This year’s ‘potlatch’ was a neat and tidy affair. The giving was orderly.
In the understated chapel of All Hallows on the Wall, City of London Parish, we were invited to select from 24 framed pictures taken down from the metaphysical vertices of the gallery walls, laid out in a grid on temporary trestles and tabulated like fish on the dock. Each picture was a gift.
Last year’s potlatch – by all accounts – was more fractious. Then there had been paintings as well as drawings, seemingly of greater value despite all the works being ‘free’. The absence of price gave way to the inevitable meta-value of perceived cultural worth manufacturing a heated market atmosphere as punters bartered over goods.
Nonetheless, it took little over an hour for all the work to go – detailed graphite reproductions taken from four source images, The Stonebreaker, by John Brett; The Stonebreaker and his Daughter, by Edwin Landseer; Gustave Courbet’s, The Stonebreakers; and The Stonebreaker, by Henry Wallis (I picked up a copy of Courbet’s take on the 19th Century theme) all identically framed in white 570mm by 570mm squares.

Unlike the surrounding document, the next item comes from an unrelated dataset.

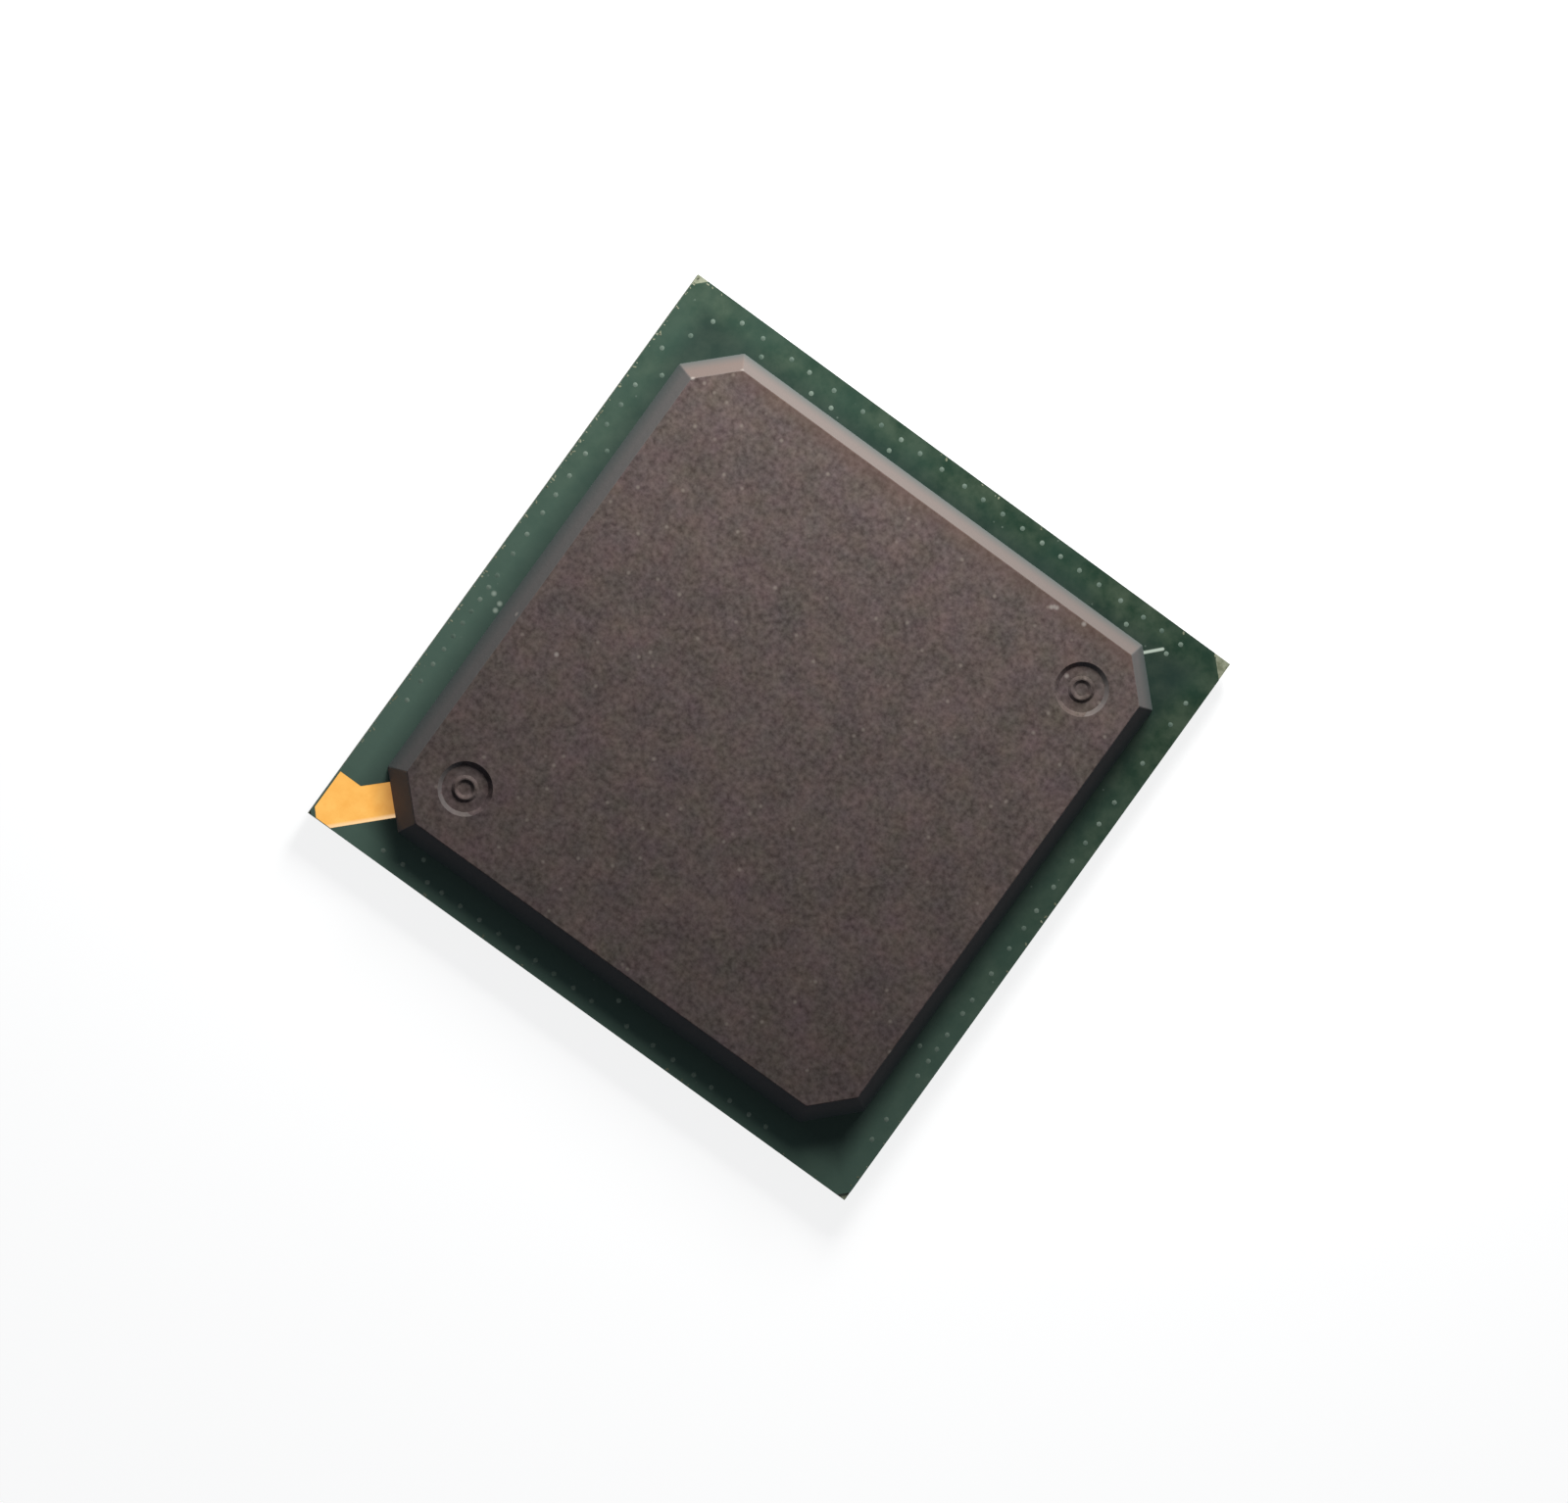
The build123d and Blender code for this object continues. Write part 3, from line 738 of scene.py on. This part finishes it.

Each image carries on its reverse equally detailed production information: the origins of the image, and the hours of work involved – roughly ranging from 5 to 15 hours depending on the size and detail of the image marked out on a ‘time sheet’. You signed for the work and gave your name and address and so consented in a sense to becoming constituents of the continued gifting of JCHP.
Between the ritual of their annual ‘shows’ this gifting (rather than giving, I think) takes the shape of over-sized postcards, mailed at regular(ish) intervals, each prompting with various degrees of directness a response by the receiver and simultaneously solicit a perverse form of brand awareness – think of us as you go about your lives.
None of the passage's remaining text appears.